There are thousands like tatay Acebo. According to the Bureau of Jail Management and Penology, over 70% of the country’s jail population are pretrial detainees—people still awaiting the chance to prove their innocence, many of whom have waited five, ten, even fifteen years. The 1987 Constitution guarantees the right to a speedy trial, but in the congested dockets of Philippine courts, speed has become a cruel joke. In the language of the Supreme Court, justice delayed is still called justice, but with asterisk, clause, exception, and footnote.


Yet no doctrine is crafted for the nameless. No special jurisprudence invoked to dismiss charges when the case has dragged on unconscionably. No “rule of just law” applied to the mother jailed for shoplifting milk for her child, or the bystander wrongly tagged in a drug raid, or the laborer whose lawyer forgot his name.

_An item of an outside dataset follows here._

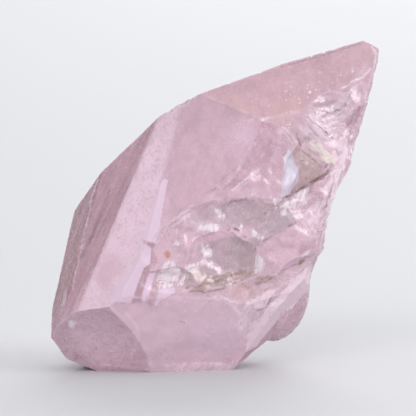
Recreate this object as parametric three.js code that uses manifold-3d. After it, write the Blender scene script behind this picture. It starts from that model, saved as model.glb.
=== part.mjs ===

I urge our lawyers—those who still remember why they went to law school in the first place—to file petitions invoking the Rule of Just Law not just for the vice president, but for the voiceless. File for the dismissal of criminal cases where pre-trial detention has exceeded the statutory period. Cite appropriate legal provisions, where the Court itself warned that delay violates the right to liberty and fair trial.


To our judges: wield this doctrine not as ornament, but as shield for the weak. Dismiss cases that have become de facto punishments without verdict. Release the forgotten, the abandoned, the presumed innocent who have already served more time than the maximum sentence of the crime they’re accused of.


Because if the Rule of Just Law is to mean anything, it must be more than a sword to protect the mighty. It must also be a lifeline for the poor who have drowned in the swamp of procedural delay.


Let the rule of just law truly begin!